Now the bad part -- the service is enthusiastic, but it's really, really bad. I ordered a classic "steak frîtes" which was listed to contain a steak, fries, and salad. The first two items came, but no salad. I asked the waiter immediately when the salad would come and he said, "Right away, Madame." And then I never saw him again, not till it was time to clear up the spent dishes. I ended up flagging down another waiter to ask for my salad, and she brought it promptly. Same thing happened with dessert. And with the check. Yet every time we did see the waiter, he was certainly happy and energetic! (My dining partner thinks the exotic and beautiful model who came in to the restaurant shortly after we did had something to do with his inattentiveness .... yeah, but even so!)

The food: other than the steak frîtes, pâté platter, and French onion soup, we also ordered the risotto of the day (mussels and shrimp).
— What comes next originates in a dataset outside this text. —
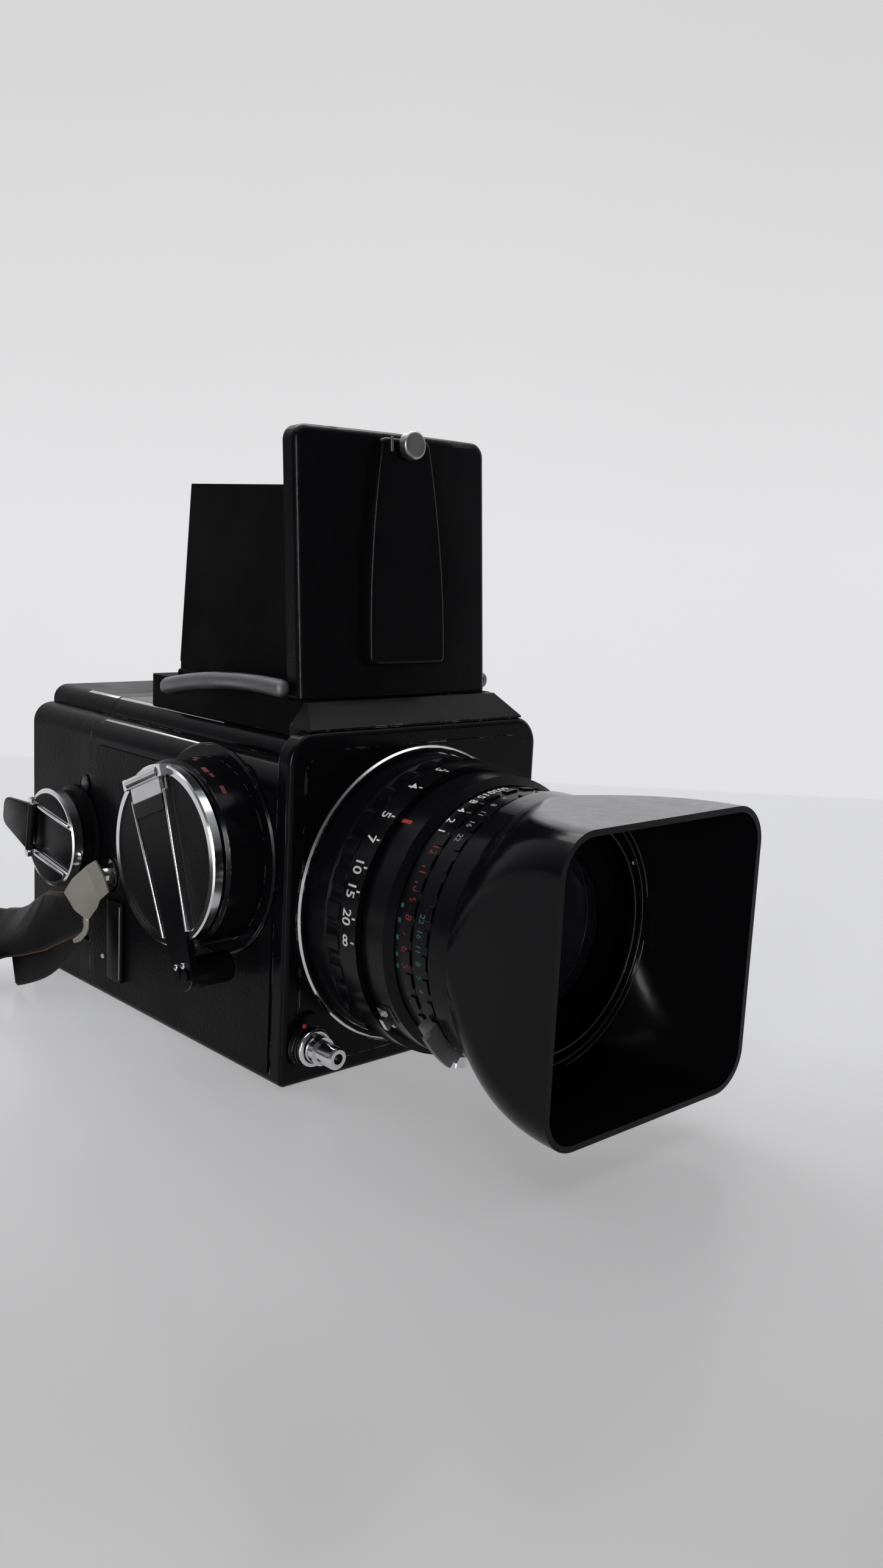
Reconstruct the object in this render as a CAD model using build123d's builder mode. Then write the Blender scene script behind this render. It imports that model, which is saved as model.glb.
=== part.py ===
# A medium format single lens reflex camera, standing on its base with the waist-level finder open.
# X is the width, Y runs from the lens (-Y) to the film magazine (+Y), and Z is up from the table.
# The origin is the mouth of the tripod socket, in the middle of the base plate's underside.
import os
from math import asin, atan2, cos, degrees, hypot, pi, radians, sin, sqrt

from build123d import *

os.makedirs("parts", exist_ok=True)

# Body
body_half_width = 43.5
body_depth = 97.2
body_bottom = 1.2
front_y = -52.0
deck_z = 89.7
shoulder_z = 84.3
shoulder_inset = 6.8
shoulder_half = body_half_width - shoulder_inset
shoulder_radius = 6.0
deck_radius = 4.5
bottom_radius = 1.8
shell_wall = 2.2
plate_thickness = 5.0
plate_top_z = 92.3
plate_corner = 8.0
plate_edge_round = 2.4
panel_margin = 4.6
panel_height = 0.6
rear_frame_thickness = 3.0
covering_thickness = 0.5
running_gap = 0.3
face_gap = 0.2
pin_clearance = 0.06

# Lens and its mount
lens_axis = 46.6
focus_radius = 38.6
flange_radius = focus_radius - 0.4
mount_radius = flange_radius + 2.1
mount_lip = 1.7
mount_proud = 1.0
mount_seat_depth = 2.0
sleeve_radius = flange_radius + 0.8
sleeve_wall = 1.1
sleeve_length = 20.0
bayonet_radius = flange_radius - 2.4
bayonet_bore = bayonet_radius - 2.5
bayonet_lug_depth = 1.8
bayonet_lug_span = 50.0
bayonet_lug_length = 3.0
flange_length = 9.0
focus_length = 11.3
flute_band = 5.0
flute_count = 30
flute_radius = 3.0
flute_depth = 1.1
index_radius = focus_radius - 2.1
index_length = 7.7
index_slope = 1.5
setting_radius = index_radius - 2.5
seat_radius = setting_radius - 3.0
shutter_ring_length = 5.6
aperture_ring_length = 5.3
rib_count = 36
front_barrel_radius = setting_radius - 1.0
front_barrel_length = 7.0
optics_radius = front_barrel_radius - 10.5

# Shade
shade_half = 35.9
shade_corner = 10.0
shade_length = 39.4
shade_wall = 1.5
shade_collar_length = 6.2
shade_mouth_radius = front_barrel_radius - 3.5
shade_collar_radius = front_barrel_radius + 2.0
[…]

All of it was very good, not too hugely portioned. Their bread basket was composed of bagel chips, a sort of muffin-focaccia, and a brown bread of some sort disguised as something artisinal. The bridge-and-tunnel yokels were waxing poetic about the focaccia; they even sang praises to the butter! (Even though it came in little foil packets.) I just thought it was rather heavy and unoriginal. I ate the bagel chips -- those are always good.

We would have had dessert -- the tray showed chocolate ganache, pumpkin pie, pumpkin cheesecake, lemon meringue, grand marnier chocolate, crème brûlée, carrot cake, etc. (in season, they also have very nice fruit tartes). They do great desserts. But by the time the errant waiter got around to showing it to us, we had lost interest and decided to go for coffee and cake elsewhere.

(By the way, we once bumped into George Clooney and his bodyguard just outside. I think he would have been a good choice for Bail Organa, and told him so. He smiled nervously.)